▸ **DATA SHOWN**
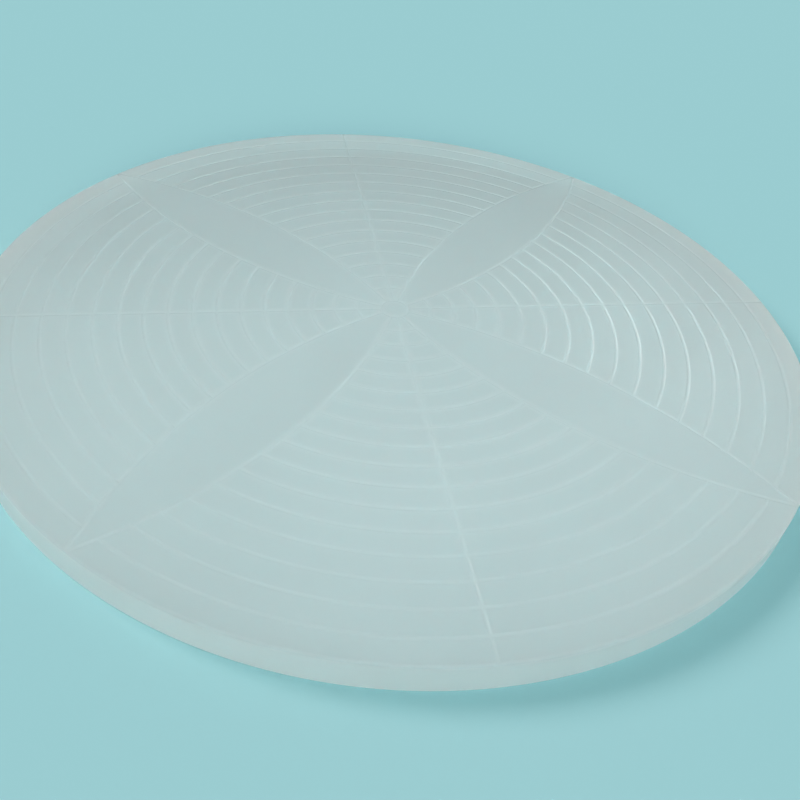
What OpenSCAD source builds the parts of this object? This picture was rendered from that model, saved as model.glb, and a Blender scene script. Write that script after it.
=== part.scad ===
// Quartz disc: a round plate of frosted fused quartz with a web of fine grooves cut in
// its top face. Straight spokes run from a small hub circle to the edge, a pointed petal
// lies between each two of them, and concentric rings run from petal to petal.
// Millimetres, +Z up. The origin is the centre of the bottom face.

/* [Plate] */
// Diameter of the plate
disc_d = 300; // [200:1:450]
// Thickness of the plate
disc_t = 11; // [4:0.5:20]
// Chamfer round the top and bottom edges
edge_chamfer = 1.0; // [0.2:0.1:1.5]

/* [Grooves] */
// Width of every groove at the face
groove_w = 1.5; // [1:0.1:2.5]
// Width of every groove at its floor
floor_w = 0.7; // [0.3:0.1:0.9]
// Depth of every groove
groove_depth = 0.2; // [0.1:0.05:0.5]

/* [Web] */
// Number of spokes, and of the petals between them
spoke_count = 4; // [3:1:6]
// Radius of the hub circle, where the spokes and the petals stop
hub_r = 5.2; // [4:0.1:8]
// Distance from one ring to the next
ring_pitch = 8.53; // [6:0.01:20]
// Least width of the plain band between the last ring and the edge
rim_band = 7.5; // [3:0.5:30]
// Radius of the two arcs that bound a petal
petal_arc_r = 200; // [160:5:300]

/* [Hidden] */

disc_r = disc_d / 2;
// As many rings as fit between the hub circle and the plain band
ring_count = floor((disc_r - rim_band - hub_r) / ring_pitch);
spoke_step = 360 / spoke_count;

// A petal's two arcs span the chord from the centre of the disc to its edge
petal_half_angle = asin(disc_r / 2 / petal_arc_r);
petal_arc_drop = petal_arc_r * cos(petal_half_angle);

// How far a groove is cut on past the edge, as a length and as an angle of a petal's arc
run_out = 2;
run_out_angle = run_out / petal_arc_r * 180 / PI;

// Length of the facets that stand for an arc, and the least number on a full circle
facet_length = 8;
least_facets = 24;

function facets(r) = max(least_facets, 4 * ceil(PI * r / facet_length / 2));

// A round plate with both edges chamfered
module plate() {
    face_r = disc_r - edge_chamfer;
    rotate_extrude($fn = facets(disc_r))
        polygon([
            [0, 0],
            [face_r, 0],
            [disc_r, edge_chamfer],
            [disc_r, disc_t - edge_chamfer],
            [face_r, disc_t],
            [0, disc_t]
        ]);
}

// Cross-section of the cut: a flat floor and sloping flanks, which go on above the face
module cut_section() {
    slope_w = (groove_w - floor_w) / 2;
    translate([0, disc_t])
        polygon([
            [-floor_w / 2, -groove_depth],
            [floor_w / 2, -groove_depth],
            [groove_w / 2 + slope_w, groove_depth],
            [-groove_w / 2 - slope_w, groove_depth]
        ]);
}

module ring_cut(r) {
    rotate_extrude($fn = facets(r))
        translate([r, 0])
            cut_section();
}

// A straight cut along +X, from the hub circle out over the edge
module spoke_cut() {
    translate([hub_r, 0, 0])
        rotate([90, 0, 90])
            linear_extrude(disc_r - hub_r + run_out)
                cut_section();
}

// One side of a petal that points along +X
module petal_side_cut() {
    translate([disc_r / 2, -petal_arc_drop, 0])
        rotate([0, 0, 90 - petal_half_angle - run_out_angle])
            rotate_extrude(angle = 2 * petal_half_angle + run_out_angle, $fn = facets(petal_arc_r))
                translate([petal_arc_r, 0])
                    cut_section();
}

// The plain field inside a petal, where no ring is cut
module petal_field() {
    translate([0, 0, disc_t / 2])
        linear_extrude(disc_t)
            intersection_for(side = [-1, 1])
                translate([disc_r / 2, side * petal_arc_drop])
                    circle(petal_arc_r, $fn = facets(petal_arc_r));
}

// The plain field inside the hub circle
module hub_field() {
    cylinder(h = 2 * disc_t, r = hub_r, $fn = facets(hub_r));
}

// Places its children once on each spoke's line
module on_spokes() {
    for (i = [0 : spoke_count - 1])
        rotate([0, 0, i * spoke_step])
            children();
}

// Places its children once on each petal's line, half way between two spokes
module on_petals() {
    rotate([0, 0, spoke_step / 2])
        on_spokes()
            children();
}

module petal_outlines() {
    difference() {
        on_petals() {
            petal_side_cut();
            mirror([0, 1, 0])
                petal_side_cut();
        }
        hub_field();
    }
}

module rings() {
    difference() {
        for (k = [1 : ring_count])
            ring_cut(hub_r + k * ring_pitch);
        on_petals()
            petal_field();
    }
}

module quartz_disc() {
    color([0.71, 0.80, 0.80])
        difference() {
            plate();
            on_spokes()
                spoke_cut();
            petal_outlines();
            rings();
            ring_cut(hub_r);
        }
}

quartz_disc();
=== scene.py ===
"""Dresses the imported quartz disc: finely cut grooves, frosted quartz, floor, light and camera."""

import logging
import math
from dataclasses import dataclass, field
from enum import Enum

import bmesh
import bpy
from mathutils import Matrix, Vector


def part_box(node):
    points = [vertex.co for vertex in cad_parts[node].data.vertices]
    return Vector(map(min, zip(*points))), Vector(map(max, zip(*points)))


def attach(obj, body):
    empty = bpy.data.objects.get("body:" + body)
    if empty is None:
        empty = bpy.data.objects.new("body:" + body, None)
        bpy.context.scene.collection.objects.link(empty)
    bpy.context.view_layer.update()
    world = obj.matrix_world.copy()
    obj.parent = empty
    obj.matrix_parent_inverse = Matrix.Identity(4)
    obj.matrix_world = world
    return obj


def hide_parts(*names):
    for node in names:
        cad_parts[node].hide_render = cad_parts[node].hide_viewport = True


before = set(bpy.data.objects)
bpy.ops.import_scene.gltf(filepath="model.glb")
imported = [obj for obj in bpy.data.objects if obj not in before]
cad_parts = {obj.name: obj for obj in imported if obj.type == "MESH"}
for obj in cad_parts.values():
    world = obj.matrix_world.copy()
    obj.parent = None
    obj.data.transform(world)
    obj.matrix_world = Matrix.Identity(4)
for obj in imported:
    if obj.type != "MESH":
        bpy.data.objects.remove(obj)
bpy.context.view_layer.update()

LOG = logging.getLogger("quartz_disc")
MM = 0.001
NODE = "quartz_disc"

Point2 = tuple[float, float]
Point3 = tuple[float, float, float]
Path = list[tuple[Point2, Point2]]
LightColour = tuple[float, float, float]
Colour = tuple[float, float, float, float]
Feed = float | Colour | bpy.types.NodeSocket

# A screen's curve: a straight line up to the knee, and a power above it.
SCREEN_FULL = 255
SCREEN_KNEE = 0.04045
SCREEN_SLOPE = 12.92
SCREEN_SHIFT = 0.055
SCREEN_POWER = 2.4

# How the faces of the cut mesh are told apart. The margins are lengths, the slack is a share of
# a groove's depth, and the last two are how much of a normal points straight up.
WALL_MARGIN = 0.1 * MM
RIM_MARGIN = 0.01 * MM
FACE_MARGIN = 0.001 * MM
DEPTH_SLACK = 1.1
LEVEL_SHARE = 0.9999
UPRIGHT_SHARE = 0.01

QUARTZ_INDEX = 1.458


def from_srgb(red: int, green: int, blue: int) -> Colour:
    """Turns a colour as a screen shows it into linear light.

    Args:
        red: Red, 0 to 255.
        green: Green, 0 to 255.
        blue: Blue, 0 to 255.

    Returns:
        The linear colour, with alpha 1.
    """
    parts = [value / SCREEN_FULL for value in (red, green, blue)]
    linear = [
        p / SCREEN_SLOPE
        if p <= SCREEN_KNEE
        else ((p + SCREEN_SHIFT) / (1 + SCREEN_SHIFT)) ** SCREEN_POWER
        for p in parts
    ]
    return (linear[0], linear[1], linear[2], 1.0)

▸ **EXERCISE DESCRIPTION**
In the material above, locate the line containing "each spoke's line" and the line containing "bpy.context.scene.collection.objects.link(empty)". Transcribe exactly those two lines and every line between them, and nothing more.

▸ **CORRECT RESULT**
// Places its children once on each spoke's line
module on_spokes() {
    for (i = [0 : spoke_count - 1])
        rotate([0, 0, i * spoke_step])
            children();
}

// Places its children once on each petal's line, half way between two spokes
module on_petals() {
    rotate([0, 0, spoke_step / 2])
        on_spokes()
            children();
}

module petal_outlines() {
    difference() {
        on_petals() {
            petal_side_cut();
            mirror([0, 1, 0])
                petal_side_cut();
        }
        hub_field();
    }
}

module rings() {
    difference() {
        for (k = [1 : ring_count])
            ring_cut(hub_r + k * ring_pitch);
        on_petals()
            petal_field();
    }
}

module quartz_disc() {
    color([0.71, 0.80, 0.80])
        difference() {
            plate();
            on_spokes()
                spoke_cut();
            petal_outlines();
            rings();
            ring_cut(hub_r);
        }
}

quartz_disc();
=== scene.py ===
"""Dresses the imported quartz disc: finely cut grooves, frosted quartz, floor, light and camera."""

import logging
import math
from dataclasses import dataclass, field
from enum import Enum

import bmesh
import bpy
from mathutils import Matrix, Vector


def part_box(node):
    points = [vertex.co for vertex in cad_parts[node].data.vertices]
    return Vector(map(min, zip(*points))), Vector(map(max, zip(*points)))


def attach(obj, body):
    empty = bpy.data.objects.get("body:" + body)
    if empty is None:
        empty = bpy.data.objects.new("body:" + body, None)
        bpy.context.scene.collection.objects.link(empty)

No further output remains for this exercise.